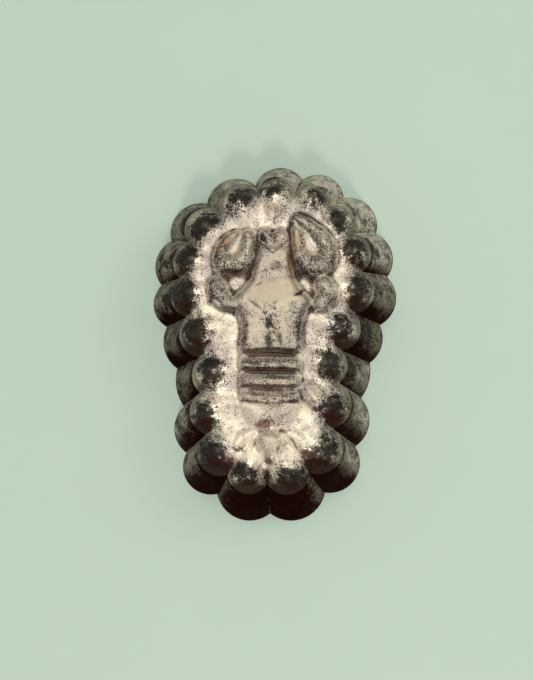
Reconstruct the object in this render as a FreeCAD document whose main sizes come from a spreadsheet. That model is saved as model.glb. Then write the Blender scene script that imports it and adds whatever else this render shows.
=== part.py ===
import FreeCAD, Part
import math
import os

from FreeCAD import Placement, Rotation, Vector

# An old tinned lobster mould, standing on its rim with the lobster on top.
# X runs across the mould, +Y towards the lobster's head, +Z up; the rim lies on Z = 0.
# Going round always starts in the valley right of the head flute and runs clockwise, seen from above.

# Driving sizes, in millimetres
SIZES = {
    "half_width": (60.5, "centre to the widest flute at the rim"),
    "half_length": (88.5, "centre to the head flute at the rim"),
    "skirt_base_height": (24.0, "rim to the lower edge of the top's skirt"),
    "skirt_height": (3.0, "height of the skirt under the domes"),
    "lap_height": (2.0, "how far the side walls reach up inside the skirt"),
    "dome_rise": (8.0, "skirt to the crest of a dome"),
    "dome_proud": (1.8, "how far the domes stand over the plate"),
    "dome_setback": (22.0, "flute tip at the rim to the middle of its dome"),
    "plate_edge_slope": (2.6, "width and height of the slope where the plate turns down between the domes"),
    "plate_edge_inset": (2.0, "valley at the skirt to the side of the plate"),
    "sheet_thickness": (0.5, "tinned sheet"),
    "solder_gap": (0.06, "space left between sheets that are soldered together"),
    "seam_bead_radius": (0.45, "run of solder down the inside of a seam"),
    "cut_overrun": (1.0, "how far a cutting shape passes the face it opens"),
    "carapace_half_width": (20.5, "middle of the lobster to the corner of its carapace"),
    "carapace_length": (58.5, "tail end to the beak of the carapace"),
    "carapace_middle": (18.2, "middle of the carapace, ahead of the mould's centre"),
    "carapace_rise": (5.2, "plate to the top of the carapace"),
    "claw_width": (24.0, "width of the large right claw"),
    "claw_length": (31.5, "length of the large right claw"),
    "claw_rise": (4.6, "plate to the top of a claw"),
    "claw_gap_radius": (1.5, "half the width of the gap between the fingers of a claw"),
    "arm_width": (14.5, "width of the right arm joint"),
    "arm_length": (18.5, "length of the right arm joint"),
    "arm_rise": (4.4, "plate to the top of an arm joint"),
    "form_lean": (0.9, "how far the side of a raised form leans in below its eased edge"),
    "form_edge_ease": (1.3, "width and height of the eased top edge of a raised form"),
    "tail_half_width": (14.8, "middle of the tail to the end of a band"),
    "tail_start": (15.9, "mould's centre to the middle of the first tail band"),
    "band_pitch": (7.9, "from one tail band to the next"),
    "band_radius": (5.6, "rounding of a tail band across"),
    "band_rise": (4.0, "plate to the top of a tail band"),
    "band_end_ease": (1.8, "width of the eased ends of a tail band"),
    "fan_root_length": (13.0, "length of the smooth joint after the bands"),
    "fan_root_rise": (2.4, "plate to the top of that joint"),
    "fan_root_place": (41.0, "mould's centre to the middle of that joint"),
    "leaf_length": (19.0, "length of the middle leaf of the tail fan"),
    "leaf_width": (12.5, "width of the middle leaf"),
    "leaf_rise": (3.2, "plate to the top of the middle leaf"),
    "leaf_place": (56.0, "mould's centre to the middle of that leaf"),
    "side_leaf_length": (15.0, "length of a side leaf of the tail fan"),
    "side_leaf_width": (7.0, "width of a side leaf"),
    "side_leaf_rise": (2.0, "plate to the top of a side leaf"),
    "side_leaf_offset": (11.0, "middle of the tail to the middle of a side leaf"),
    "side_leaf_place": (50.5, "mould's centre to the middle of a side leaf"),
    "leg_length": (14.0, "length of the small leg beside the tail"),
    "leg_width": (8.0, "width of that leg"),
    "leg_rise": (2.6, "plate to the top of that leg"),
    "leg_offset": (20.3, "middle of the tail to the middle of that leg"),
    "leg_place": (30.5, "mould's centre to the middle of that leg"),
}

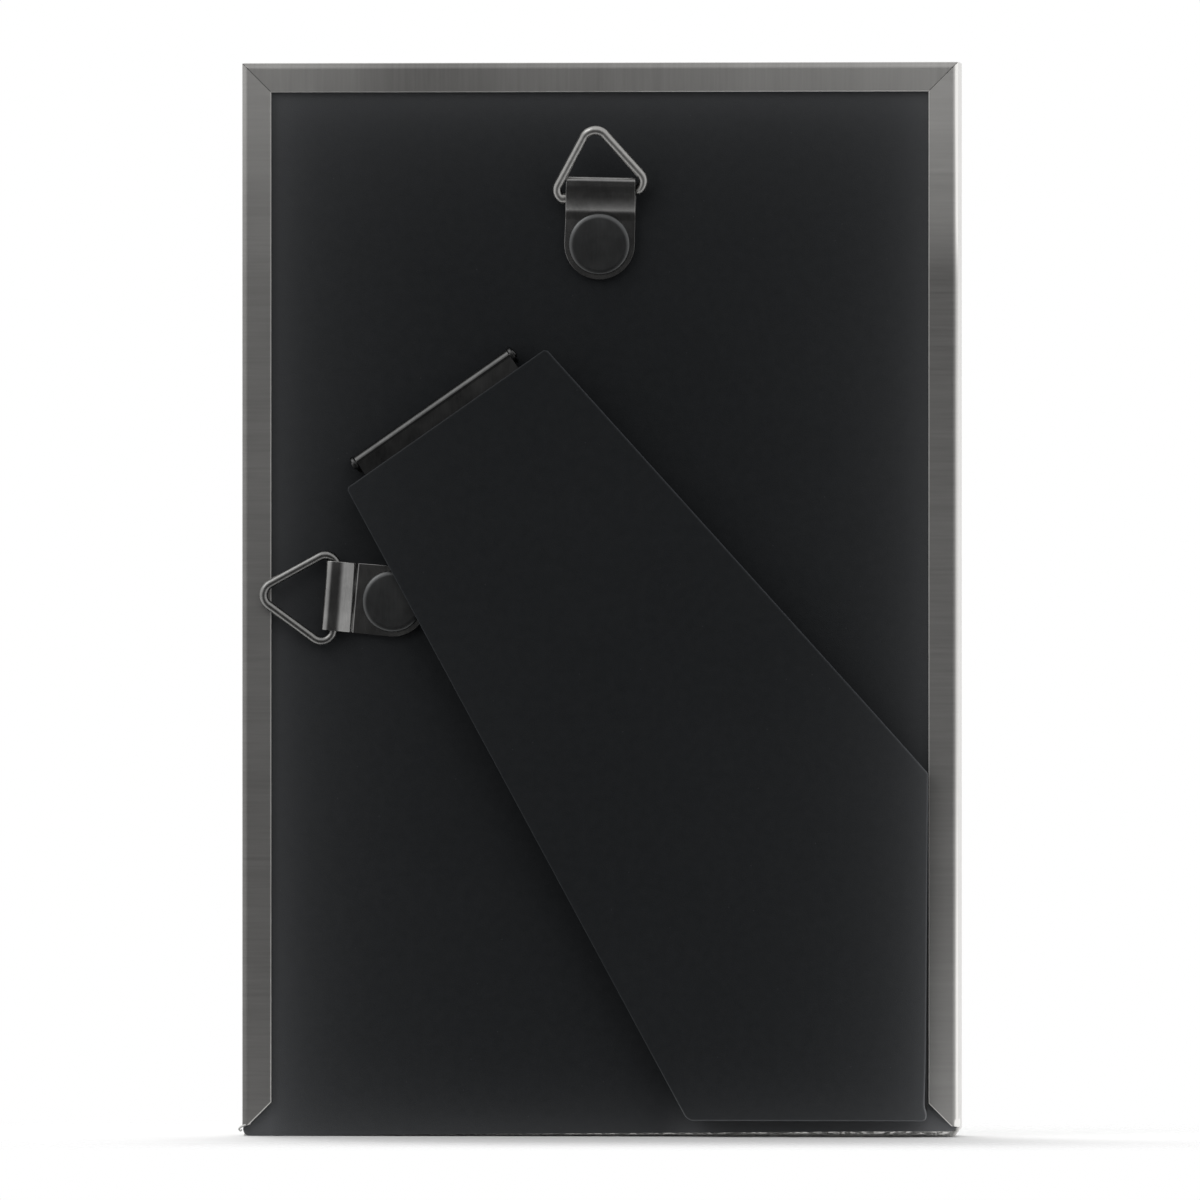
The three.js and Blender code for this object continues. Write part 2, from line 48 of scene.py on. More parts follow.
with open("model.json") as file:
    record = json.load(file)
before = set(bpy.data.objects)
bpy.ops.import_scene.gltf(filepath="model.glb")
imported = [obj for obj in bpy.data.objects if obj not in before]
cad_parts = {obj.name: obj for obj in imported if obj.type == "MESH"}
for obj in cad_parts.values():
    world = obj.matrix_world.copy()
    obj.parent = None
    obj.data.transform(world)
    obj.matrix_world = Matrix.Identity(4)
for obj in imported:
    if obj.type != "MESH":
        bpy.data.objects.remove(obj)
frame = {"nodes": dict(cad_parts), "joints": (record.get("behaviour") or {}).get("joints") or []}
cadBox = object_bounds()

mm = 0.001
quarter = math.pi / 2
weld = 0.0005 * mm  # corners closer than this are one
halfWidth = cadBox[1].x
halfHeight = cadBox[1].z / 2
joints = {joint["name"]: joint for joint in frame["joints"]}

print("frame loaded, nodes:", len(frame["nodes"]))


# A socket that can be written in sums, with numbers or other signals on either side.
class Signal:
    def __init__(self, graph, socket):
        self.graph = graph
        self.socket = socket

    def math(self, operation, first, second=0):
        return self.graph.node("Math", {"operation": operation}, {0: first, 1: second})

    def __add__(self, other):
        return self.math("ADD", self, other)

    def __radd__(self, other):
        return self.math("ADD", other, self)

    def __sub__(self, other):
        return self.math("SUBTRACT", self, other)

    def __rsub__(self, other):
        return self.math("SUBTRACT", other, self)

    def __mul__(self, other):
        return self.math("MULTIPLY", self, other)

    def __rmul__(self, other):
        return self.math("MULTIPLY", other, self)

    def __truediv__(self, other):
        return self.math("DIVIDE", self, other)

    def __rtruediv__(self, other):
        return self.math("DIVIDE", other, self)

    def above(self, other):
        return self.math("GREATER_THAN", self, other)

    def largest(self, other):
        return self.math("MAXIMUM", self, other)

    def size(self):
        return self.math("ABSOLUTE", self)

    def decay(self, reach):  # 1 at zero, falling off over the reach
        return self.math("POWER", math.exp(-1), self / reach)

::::

EXERCISE OBJECTIVE -
Copy every line of the records above, starting with the first, up to and including the line containing "from FreeCAD import".

FINAL RESULT -
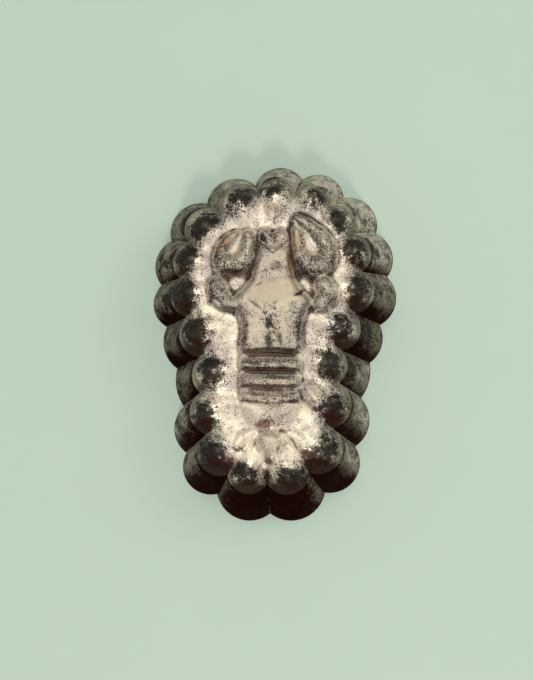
Reconstruct the object in this render as a FreeCAD document whose main sizes come from a spreadsheet. That model is saved as model.glb. Then write the Blender scene script that imports it and adds whatever else this render shows.
=== part.py ===
import FreeCAD, Part
import math
import os

from FreeCAD import Placement, Rotation, Vector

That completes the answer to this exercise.